His preparations were not ineffective. We languish in a world where the sacred feelings in us are misunderstood and mocked. Instead of being allowed to be loving and kind, we are taught in this worldly place to be sensual, more than aloof, easily wounded, without natural affection, and unable to employ the gifts we received.
I believe that homosexuality is the clash of spirits who were among the noble, great ones and the world made by the father of lies. I believe he feared our coming.
Joseph F. Smith noted about some spirits:
I observed that they were also among the noble and great ones who were chosen in the beginning to be rulers in the Church of God.
Even before they were born, they, with many others, received their first lessons in the world of spirits and were prepared to come forth in the due time of the Lord to labor in his vineyard for the salvation of the souls of men. (D&C 138:55–56, emphasis added)

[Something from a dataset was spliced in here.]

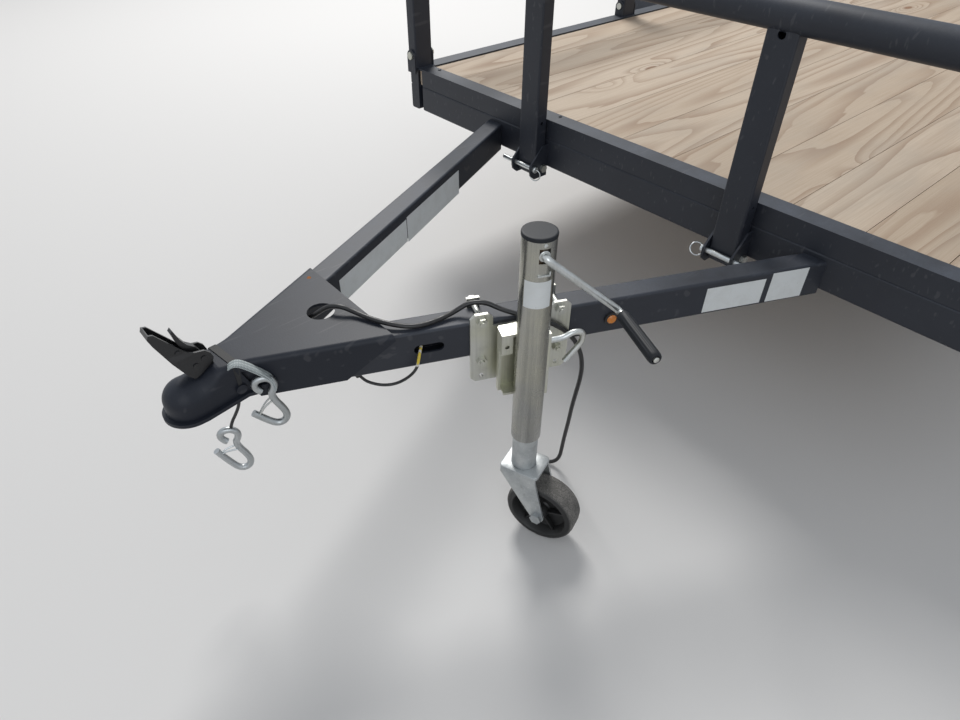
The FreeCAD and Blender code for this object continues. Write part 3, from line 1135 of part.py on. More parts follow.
GLAND_R, GLAND_T = 9.0, 5.0
HOOK_BAR_R = 4.8
HOOK_EYE_R = 14.5
HOOK_EYE_HOLE = 6.5
HOOKS = [  # the eye's centre and the bar's bends as (s, z), at n
    (14.0, (1104.0, 468.0), [(1103, 456), (1096, 436), (1082, 410), (1086, 384), (1104, 375), (1120, 393), (1135, 411)]),
    (-40.0, (1196.0, 316.0), [(1194, 304), (1187, 281), (1178, 260), (1176, 236), (1192, 224), (1209, 243), (1229, 285)]),
]
CABLE_ROUTE = [(1159.0, -39.5, 434.7), (1159.0, -39.5, 418.0), (1160.5, -40.0, 400.0), (1165.5, -40.0, 382.0),
               (1175.0, -40.0, 364.0), (1186.0, -40.0, 346.0), (1191.3, -40.0, 330.0)]
CABLE_R = 3.0


def cord_points(points):
    return [beam_point(*p) for p in points]


def harness_cord():
    """The lighting harness: out of the left beam, up through the coupler's plate, along the beam and down."""
    solid = tube_along(cord_points(HARNESS_ROUTE), HARNESS_R)
    report_cord("harness_cord", cord_points(HARNESS_ROUTE), HARNESS_R, solid)
    return solid


def harness_plug():
    """The flat four-way connector on the harness's end, lying on the ground."""
    width, length, height = PLUG_SIZE
    s, n, z = HARNESS_ROUTE[-1]
    direction = beam_point(*HARNESS_ROUTE[-1]).sub(beam_point(*HARNESS_ROUTE[-2]))
    body = box(0, length, -width / 2, width / 2, z - HARNESS_R, z - HARNESS_R + height)
    body = body.fuse(box(length, length + 14, -width / 2 + 2, width / 2 - 10, z - HARNESS_R + 1, z - HARNESS_R + height - 1))
    turn = math.degrees(math.atan2(direction.y, direction.x))
    at = beam_point(s, n, 0)
    body.Placement = FreeCAD.Placement(at, FreeCAD.Rotation(Z_AXIS, turn))
    return body


def wire_loop():
    """The marker wires: out of the beam's slot and back in from below."""
    solid = tube_along(cord_points(LOOP_ROUTE), LOOP_R)
    report_cord("wire_loop", cord_points(LOOP_ROUTE), LOOP_R, solid)
    return solid


def wiring_glands():
    """Rubber glands: where the harness leaves the beam's inner wall and where the wires enter it from below."""
    s, n, z = HARNESS_ROUTE[0]
    side = on_beam(rod(Vec(s, -BEAM_WIDTH, z), Vec(s, n, z), GLAND_R))
    bottom = BEAM_TOP - BEAM_HEIGHT
    end = Vec(*LOOP_ROUTE[-1])
    up = end.sub(Vec(*LOOP_ROUTE[-2]))
    up.normalize()
    under = rod(end, end.add(up * 3 * GLAND_R), GLAND_R - 2)
    under = under.common(box(end.x - 50, end.x + 50, end.y - 50, end.y + 50, end.z - 50, bottom))
    return Part.makeCompound([side, on_beam(under)])


def safety_hooks():
    """Two zinc hooks, each an eye and a bent bar."""
    hooks = []
    for n, eye, bends in HOOKS:
        ring_piece = ring(Vec(eye[0], n - HOOK_BAR_R, eye[1]), Vec(eye[0], n + HOOK_BAR_R, eye[1]), HOOK_EYE_R, HOOK_EYE_HOLE)
        bar = tube_along([Vec(s, n, z) for s, z in bends], HOOK_BAR_R)
        hooks.append(on_beam(ring_piece.fuse(bar)))
    return Part.makeCompound(hooks)


def safety_cable():
    """The short cable that the second hook hangs from."""
    solid = tube_along(cord_points(CABLE_ROUTE), CABLE_R)
    report_cord("safety_cable", cord_points(CABLE_ROUTE), CABLE_R, solid)
    return solid


def safety_strap():
    """The webbing that carries the first hook, from the coupler's top edge down to the eye."""
    outer = [(1152, 531), (1140, 529), (1126, 521), (1112, 508), (1096, 494), (1087, 481), (1085, 468), (1086, 455)]
    inner = [(1090, 455), (1089.2, 468), (1091, 478), (1100, 488), (1115, 502), (1129, 516), (1141, 524), (1152, 526)]
    strap = prism([Vec(s, STRAP_N, z) for s, z in outer + inner], Vec(0, STRAP_WIDTH, 0))
    return on_beam(strap)


# The ramp gate

def gate_axis():
    return Vec(REAR_X - GATE_HINGE_BACK, 0, GATE_HINGE_Z)


def upright_tube(x0, x1, y, width, z0, z1, wall):
    """A rectangular tube standing from z0 to z1."""
    outer = box(x0, x1, y - width / 2, y + width / 2, z0, z1)
    return outer.cut(box(x0 + wall, x1 - wall, y - width / 2 + wall, y + width / 2 - wall, z0 - 1, z1 + 1))


def gate_frame():
    """Side and mid uprights between a bottom and a top rail, with two hinge barrels below."""
    axis = gate_axis()
    t = GATE_TUBE
    low, high = GATE_BOTTOM, DECK_Z + GATE_HEIGHT
    x0, x1 = axis.x - t / 2, axis.x + t / 2
    pieces = []
    for z in (low, high - t):
        rail = tube(2 * GATE_HALF_WIDTH, t, t, GATE_TUBE_WALL, 4.0)
        rail.rotate(Vec(0, 0, 0), Z_AXIS, -90)
        rail.translate(Vec(axis.x, GATE_HALF_WIDTH, z + t / 2))
        pieces.append(rail)
    step = (2 * GATE_HALF_WIDTH - t) / (GATE_UPRIGHTS - 1)
    for i in range(GATE_UPRIGHTS):
        y = -GATE_HALF_WIDTH + t / 2 + i * step
        at_side = i in (0, GATE_UPRIGHTS - 1)
        front = x1 if at_side else x0 + GATE_UPRIGHT_DEPTH
        pieces.append(upright_tube(x0, front, y, t, low + t, high - t, GATE_TUBE_WALL))
    frame = pieces[0].fuse(pieces[1:])
    knuckles = []
    for y in (-HINGE_Y, HINGE_Y):
        a, b = Vec(axis.x, y - HINGE_LENGTH / 2, axis.z), Vec(axis.x, y + HINGE_LENGTH / 2, axis.z)
        barrel = ring(a, b, HINGE_R, HINGE_PIN_R + PIN_FIT)
        strap = box(axis.x - HINGE_R, axis.x + HINGE_R, a.y, b.y, axis.z, low + GATE_TUBE_WALL)
        knuckles += [barrel, strap.cut(rod(a, b, HINGE_PIN_R + PIN_FIT))]
    return frame.fuse(knuckles)


def gate_rungs():
    """Angle irons across the gate's front, which is its top when it is let down."""
    axis = gate_axis()
    low, high = GATE_BOTTOM + GATE_TUBE, DECK_Z + GATE_HEIGHT - GATE_TUBE
    x1 = axis.x + GATE_TUBE / 2
    x0 = x1 - (GATE_TUBE - GATE_UPRIGHT_DEPTH)
    half = GATE_HALF_WIDTH - GATE_TUBE
    pitch = (high - low - RUNG_HEIGHT) / (RUNG_COUNT + 1)
    rungs = []
    for i in range(1, RUNG_COUNT + 1):
        z = low + i * pitch
        face = box(x1 - RUNG_T, x1, -half, half, z, z + RUNG_HEIGHT)
        rungs.append(face.fuse(box(x0, x1, -half, half, z, z + RUNG_T)))
    return Part.makeCompound(rungs)


def gate_hinges():
    """Lugs behind the rear member with the pins that the gate turns on."""
    axis = gate_axis()
    pieces = []
    for y in (-HINGE_Y, HINGE_Y):
        reach = HINGE_LENGTH / 2 + SEAT
        lugs = []
        for side in (-1, 1):
            inner = y + side * reach
            outer = inner + side * 10.0
            y0, y1 = sorted([inner, outer])
            lugs.append(prism([Vec(REAR_X, y0, MEMBER_BOTTOM + 10), Vec(REAR_X, y0, MEMBER_TOP - 6),
                               Vec(axis.x, y0, axis.z + HINGE_R), Vec(axis.x - HINGE_R, y0, axis.z),
                               Vec(axis.x - 8, y0, axis.z - HINGE_R)], Vec(0, y1 - y0, 0)))
        pin = rod(Vec(axis.x, y - reach - 16, axis.z), Vec(axis.x, y + reach + 16, axis.z), HINGE_PIN_R)
        pieces.append(pin.fuse(lugs))
    return Part.makeCompound(pieces)


# Lamps

def tail_lamps():
    dx, dy, dz = TAIL_LAMP
    y1 = BED_HALF_WIDTH - 20
    body = box(REAR_X - dx, REAR_X, y1 - dy, y1, MEMBER_BOTTOM + 9, MEMBER_BOTTOM + 9 + dz)
    return both_sides(body)


NODES = {
    "side_members": side_members,
    "front_member": front_member,
    "rear_member": rear_member,
    "front_angle": lambda: end_angle(FACE_X, -1),
    "rear_angle": lambda: end_angle(REAR_X, 1),
    "side_angles": side_angles,
    "cross_members": cross_members,
    "deck_boards": deck_boards,
    "tongue_beam_left": tongue_beam,
    "tongue_beam_right": lambda: mirrored(tongue_beam()),
    "marker_lamps": marker_lamps,
    "marker_grommets": marker_grommets,
    "coupler": coupler,
    "coupler_latch": coupler_latch,
    "front_rail_pipe": lambda: pipe(*front_rail_line()),
    "front_rail_posts": front_rail_posts,
    "front_rail_ears": front_rail_ears,
    "front_rail_bolts": front_rail_bolts,
    "front_rail_pins": front_rail_pins,
    "side_rail_pipes": lambda: both_sides(pipe(*side_rail_line())),
    "side_rail_posts": side_rail_posts,
    "side_rail_ears": side_rail_ears,
    "side_rail_bolts": side_rail_bolts,
    "axle": axle,
    "leaf_springs": leaf_springs,
    "spring_hangers": spring_hangers,
    "spring_bolts": spring_bolts,
    "spring_seats": spring_seats,
    "tyre_left": tyre,
    "tyre_right": lambda: mirrored(tyre()),
    "rim_left": rim,
    "rim_right": lambda: mirrored(rim()),
    "hub_left": hub,
    "hub_right": lambda: mirrored(hub()),
    "fender_left": fender,
    "fender_right": lambda: mirrored(fender()),
    "fender_brackets": fender_brackets,
    "jack_base": jack_base,
    "jack_swivel": jack_swivel,
    "jack_tube": jack_tube,
    "jack_cap": jack_cap,
    "jack_crank": jack_crank,
    "jack_grip": jack_grip,
    "pull_pin": pull_pin,
    "jack_leg": jack_leg,
    "caster_fork": caster_fork,
    "caster_wheel": caster_wheel,
    "harness_cord": harness_cord,
    "harness_plug": harness_plug,
    "wire_loop": wire_loop,
    "wiring_glands": wiring_glands,
    "safety_hooks": safety_hooks,
    "safety_cable": safety_cable,
    "safety_strap": safety_strap,
    "gate_frame": gate_frame,
    "gate_rungs": gate_rungs,
    "gate_hinges": gate_hinges,
    "tail_lamps": tail_lamps,
}


def main():
    os.makedirs("parts", exist_ok=True)
    for name, make in NODES.items():
        shape = make()
        print(name, len(shape.Solids), "solids", round(shape.Volume / 1000.0, 1), "cm3", "valid", shape.isValid())
        shape.exportStep("parts/" + name + ".step")


main()
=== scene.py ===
"""Looks of the utility trailer: paint, boards, zinc, rubber and wiring, and the small parts that the
frame leaves out."""

import math

import bmesh
import bpy
from mathutils import Matrix, Vector
from mathutils.bvhtree import BVHTree


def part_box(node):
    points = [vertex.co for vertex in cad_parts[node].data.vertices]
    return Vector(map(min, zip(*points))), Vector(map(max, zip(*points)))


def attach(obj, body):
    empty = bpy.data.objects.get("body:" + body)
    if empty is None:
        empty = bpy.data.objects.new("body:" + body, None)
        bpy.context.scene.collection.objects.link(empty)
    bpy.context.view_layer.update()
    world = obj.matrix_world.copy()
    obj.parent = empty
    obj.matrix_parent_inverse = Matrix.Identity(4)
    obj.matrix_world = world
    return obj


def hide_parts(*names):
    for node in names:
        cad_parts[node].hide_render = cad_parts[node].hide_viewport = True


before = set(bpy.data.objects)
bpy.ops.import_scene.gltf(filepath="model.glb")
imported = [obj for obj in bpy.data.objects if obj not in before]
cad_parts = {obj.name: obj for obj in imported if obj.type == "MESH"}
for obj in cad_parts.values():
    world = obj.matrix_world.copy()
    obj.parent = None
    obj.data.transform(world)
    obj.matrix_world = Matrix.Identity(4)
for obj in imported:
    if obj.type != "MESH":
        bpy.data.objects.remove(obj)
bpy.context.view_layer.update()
MM = 0.001
UP = Vector((0, 0, 1))

# Places from the frame, in metres, and the left beam's own measures
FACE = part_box("front_member")[1].x
TONGUE_ANGLE = math.radians(25.0)
TONGUE_FOOT = 512.5 * MM
BEAM_WIDTH = 50.8
JACK_S, JACK_N = 650.0, 65.0

# The photograph's camera
PHOTO_WIDTH = 960
FOCAL_PIXELS = 660.5
SENSOR = 36.0
CAMERA_AT = (FACE + 1272.3 * MM, 909.0 * MM, 1218.4 * MM)
CAMERA_YAW, CAMERA_PITCH, CAMERA_ROLL = 228.81, 40.41, -0.30

# The studio: what lights the object, what the camera and the gloss see, the floor and the lamps
WORLD_LIGHT, WORLD_TINT = 0.45, (0.95, 0.97, 1.0)
SHOWN_LIGHT, SHOWN_TINT = 0.8, (0.87, 0.92, 0.98)
FLOOR_REACH, FLOOR_GREY = 14.0, (0.70, 0.70, 0.70)
LAMPS_TOWARDS = (0.6, 0.0, 0.5)
LAMPS = {
    # place, diameter, power and colour
    "key": ((-1.6, -4.8, 6.4), 3.0, 480.0, (1.0, 0.98, 0.95)),
    "front_fill": ((4.5, 4.0, 3.5), 4.0, 60.0, (0.94, 0.97, 1.0)),
}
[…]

I believe that we, men and women who are same-sex attracted, are among the “many others” mentioned. Our learned lessons in the spirit world, were something that would intrinsically be at odds with the world of mortality, and that the result of combining the two would inevitably create a struggle.
We could not get by with casual levels of love, but were primed for extraordinary giving. Mortality is more foreign to us and therefore we stumble. Yet, we need not stumble long. Our spiritual eyes, accustomed to great light, will adjust in the darkness, and then we will see clearly until that glorious day when we will be reunited with the Father who sent us here with faith in our ability to overcome.
I pray that none of us will hate the gifts we brought into this world. By faith in the Lord Jesus Christ, we can learn to use them as they were intended to be used. I believe that the way to do this is to first fully forgive everyone who has sought to harm us and to walk as God wants all to walk, full of love, faith, and hope.
When the veil is parted and we see for the first time who we really are, I know we will be amazed and grateful for the small things we were asked to endure.